Build scalable products
AI’s power lies in its application across the clinical development portfolio, not restricted to isolated use cases. Achieving this kind of scale can be hard, due to limitations of the code base, data platforms, the company’s data engineering capabilities, and the analytical stack needed to collect, combine, and analyze data. As a result, pilots often remain just that—never reused or deployed against other assets in development.
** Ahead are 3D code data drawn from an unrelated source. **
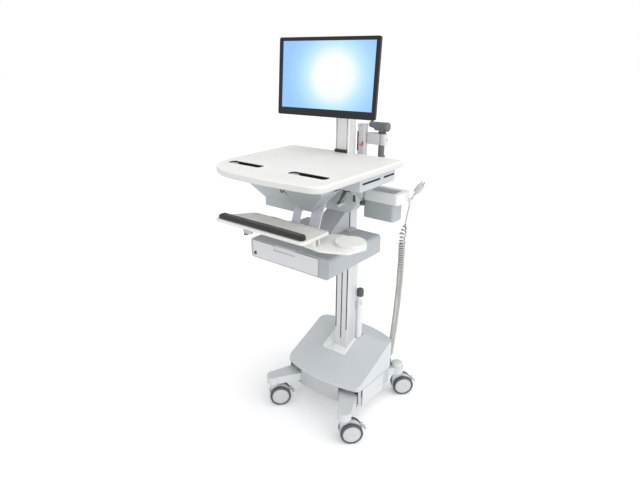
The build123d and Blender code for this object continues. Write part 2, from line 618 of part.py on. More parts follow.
housing = block((-DRAWER_HALF, DRAWER_HALF), (DRAWER_FRONT_Y, DRAWER_BACK_Y), (DRAWER_LOW, DRAWER_HIGH))
housing = fillet(housing.edges().filter_by(Axis.Y), DRAWER_ROUND)
wall = DRAWER_WALL
inside_low, inside_high = DRAWER_LOW + wall, DRAWER_HIGH - wall
housing -= block((OPENING_LEFT - 1, OPENING_RIGHT + 1), (DRAWER_FRONT_Y - 1, DRAWER_FRONT_Y + 20),
                 (DRAWER_LOW + 6, DRAWER_HIGH - 5))
cavity = block((-DRAWER_HALF + wall, DRAWER_HALF - wall), (DRAWER_FRONT_Y + 4, DRAWER_BACK_Y - wall),
               (inside_low, inside_high))
housing -= fillet(cavity.edges().filter_by(Axis.Y), DRAWER_ROUND - wall)
RAIL_LEFT, RAIL_RIGHT = OPENING_LEFT + 3, OPENING_RIGHT - 3
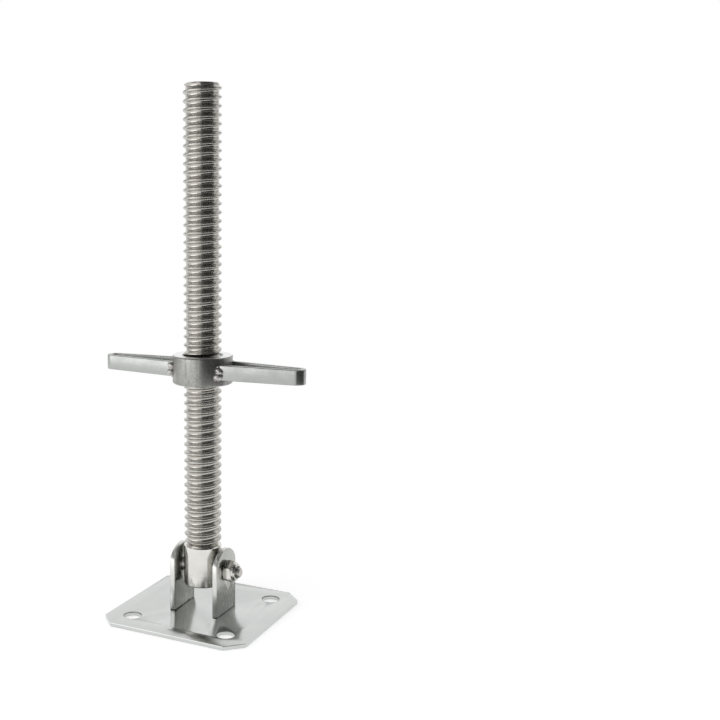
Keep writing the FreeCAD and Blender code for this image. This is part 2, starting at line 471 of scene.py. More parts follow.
PLATED_BOLT = replace(
    PLATED_FASTENER, name="plated_bolt", colour=(0.62, 0.6, 0.57, 1.0),
    drift=(0.52, 0.5, 0.47, 1.0), polish=0.34, dullness=0.42,
)
SMOOTH_END = MetalFinish(
    "smooth_end", Slot.SPINDLE, (0.77, 0.755, 0.72, 1.0), (0.71, 0.695, 0.66, 1.0),
    polish=0.16, dullness=0.24, grain=Grain.LEVEL,
    streak_depth=0.0015, streak_shade=0.08, pit_depth=0.0006, cloud_scale=70.0,
)
# Its roots carry painted shade.
ROLLED_THREAD = ThreadFinish(
    "rolled_thread", Slot.SPINDLE, (0.55, 0.54, 0.505, 1.0), (0.48, 0.465, 0.43, 1.0),
    polish=0.2, dullness=0.27, grain=Grain.EVEN,
    streak_depth=0.0003, streak_shade=0.12, pit_depth=0.0, cloud_scale=90.0,
)
WELD_METAL = MetalFinish(
    "weld_metal", Slot.WELD, (0.5, 0.485, 0.47, 1.0), (0.63, 0.6, 0.58, 1.0),
    polish=0.34, dullness=0.48, grain=Grain.EVEN,
    streak_depth=0.02, streak_shade=0.2, pit_depth=0.006, cloud_scale=260.0,
)
NYLON = NylonFinish("dark_nylon", Slot.NYLON, (0.035, 0.04, 0.05, 1.0), (0.06, 0.065, 0.075, 1.0))


def settle(bm: Mesh, reach: float = 0.001) -> None:
    """Merge points that are nearer than a reach and turn every face outwards."""
    bmesh.ops.remove_doubles(bm, verts=bm.verts[:], dist=reach)
    bmesh.ops.recalc_face_normals(bm, faces=bm.faces[:])


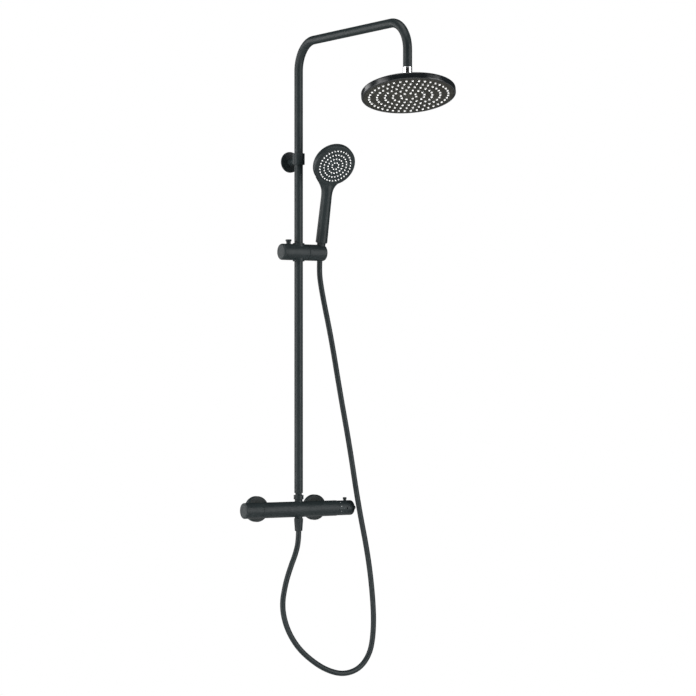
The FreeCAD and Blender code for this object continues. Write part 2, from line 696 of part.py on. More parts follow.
def hose_path():
    """Straight runs joined by tangent arcs, each as large as its two runs allow."""
    points = [V(*point) for point in HOSE_ROUTE]
    pieces = []
    radii = []
    last = points[0]
    for before, corner, after in zip(points, points[1:], points[2:]):
        run_in = corner - before
        run_out = after - corner
        reach = 0.45 * min(run_in.Length, run_out.Length)
        half_turn = run_in.getAngle(run_out) / 2
        radius = reach / math.tan(half_turn)
        radii.append(radius)
        into = V(run_in).normalize()
        out = V(run_out).normalize()
        start = corner - into * reach
        end = corner + out * reach
        towards = (out - into).normalize()
        centre = corner + towards * (radius / math.cos(half_turn))
        middle = centre - towards * radius
        pieces.append(Part.LineSegment(last, start).toShape())
        pieces.append(Part.Arc(start, middle, end).toShape())
        last = end
    pieces.append(Part.LineSegment(last, points[-1]).toShape())
    return Part.Wire(pieces), radii


def make_hose():
    path, radii = hose_path()
    direction = V(*HOSE_ROUTE[1]) - V(*HOSE_ROUTE[0])
    hose = swept(path, V(*HOSE_ROUTE[0]), direction, HOSE_R)
    print("hose arc radii, mm:", [round(radius) for radius in radii])
    print("hose length, mm:", round(path.Length, 1))
    print("hose volume over section times length:", hose.Volume / (math.pi * HOSE_R ** 2 * path.Length))
    save("shower_hose", hose)
    outline = [
        (HOSE_BORE_R, OUTLET_NUT_LOW + 0.05), (7.8, OUTLET_NUT_LOW + 0.05), (8.3, -47.4), (10.1, -20.6),
        (9.6, -20.1), (7.1, -20.1), (7.1, -32), (HOSE_BORE_R, -32),
    ]
    save("hose_outlet_nut", turned(outline, BAR))
    save("hose_outlet_washer", ring(6.9, 4.2, -31.9, -30.1, BAR))


os.makedirs("parts", exist_ok=True)
make_valve()
make_knobs()
make_riser()
make_rain_head()
make_slider()
make_handset()
make_hose()
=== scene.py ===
import json
import math

import bmesh
import bpy
from mathutils import Matrix, Vector


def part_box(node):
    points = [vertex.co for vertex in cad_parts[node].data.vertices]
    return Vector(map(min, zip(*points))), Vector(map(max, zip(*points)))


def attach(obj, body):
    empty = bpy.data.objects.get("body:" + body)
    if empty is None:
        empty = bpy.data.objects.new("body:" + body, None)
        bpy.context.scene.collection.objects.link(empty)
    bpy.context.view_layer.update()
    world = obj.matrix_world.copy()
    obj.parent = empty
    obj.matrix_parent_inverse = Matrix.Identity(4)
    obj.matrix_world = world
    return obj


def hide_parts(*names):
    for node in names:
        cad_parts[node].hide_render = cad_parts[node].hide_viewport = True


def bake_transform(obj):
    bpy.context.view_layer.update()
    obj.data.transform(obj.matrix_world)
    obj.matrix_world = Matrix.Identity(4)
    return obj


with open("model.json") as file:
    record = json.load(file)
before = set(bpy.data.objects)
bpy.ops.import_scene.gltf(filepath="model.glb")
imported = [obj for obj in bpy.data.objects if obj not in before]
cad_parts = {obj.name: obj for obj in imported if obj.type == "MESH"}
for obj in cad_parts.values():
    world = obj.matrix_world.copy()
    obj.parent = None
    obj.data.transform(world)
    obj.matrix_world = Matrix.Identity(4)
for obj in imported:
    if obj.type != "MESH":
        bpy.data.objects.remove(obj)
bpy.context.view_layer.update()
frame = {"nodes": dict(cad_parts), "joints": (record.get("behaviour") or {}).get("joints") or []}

X_AXIS = Vector((1, 0, 0))
Y_AXIS = Vector((0, 1, 0))
Z_AXIS = Vector((0, 0, 1))
MM = 0.001
ROUND_STEPS = 5           # facets in a rounded corner
SHARP_ANGLE = math.radians(32)

nodes = frame["nodes"]
joints = {joint["name"]: joint for joint in frame["joints"]}


# Places read from the frame, in millimetres

def extent(node, axis):
    low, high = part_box(node)
    return low[axis] / MM, high[axis] / MM


def middle(node):
    low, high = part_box(node)
    return (low + high) / 2 / MM


def pivot(joint):
    return Vector(joints[joint]["pos_m"]) / MM


def placed(origin, direction=Z_AXIS):
    """Matrix that takes millimetres along a local Z axis to metres in the row frame."""
    turn = Z_AXIS.rotation_difference(Vector(direction)).to_matrix().to_4x4()
    return Matrix.Translation(Vector(origin) * MM) @ turn


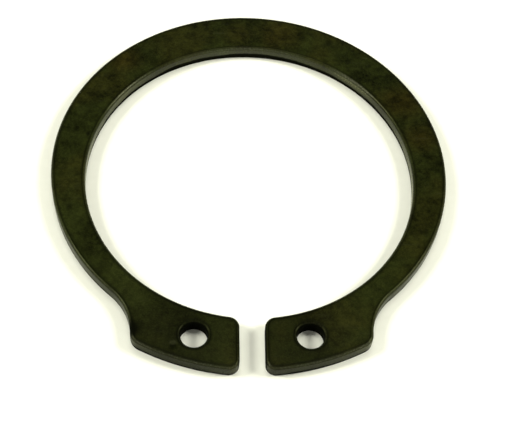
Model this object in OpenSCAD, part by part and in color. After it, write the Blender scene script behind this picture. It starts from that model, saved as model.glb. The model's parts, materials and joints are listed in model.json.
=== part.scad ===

To counter this, analytical use cases should be built as products, meaning solutions built in a manner that makes them easy to reuse and scale for different use cases, even at the proof-of-concept phase. The code base should be well annotated, for example, and deploy common, reusable analytical components that are either developed internally, open-source, or bought off the shelf. Shared ML development standards and coding frameworks can help by speeding up development work across different use cases because data scientists and engineers are familiar with them. Companies also need a mature and flexible ML operations stack—that is, the operational components needed to streamline the process of taking ML models to production and maintaining and monitoring them.
By harnessing novel data and the power of AI, biopharmaceutical companies can move beyond RCTs to vastly improve clinical development. The benefits accrue at each stage of the development process, from formulating asset strategy to designing the protocol and trial planning. For patients, the results can speed up access to new treatments, thanks to an accelerated development timeline, and make treatments more likely to elicit the strongest response.
High-impact solutions are already being implemented, and more will follow. Companies can benefit from beginning to build the capabilities they need and scaling them across the portfolio and their assets’ life cycles. The clinical development and trial design system is ripe for change, and the value to patients will be vast.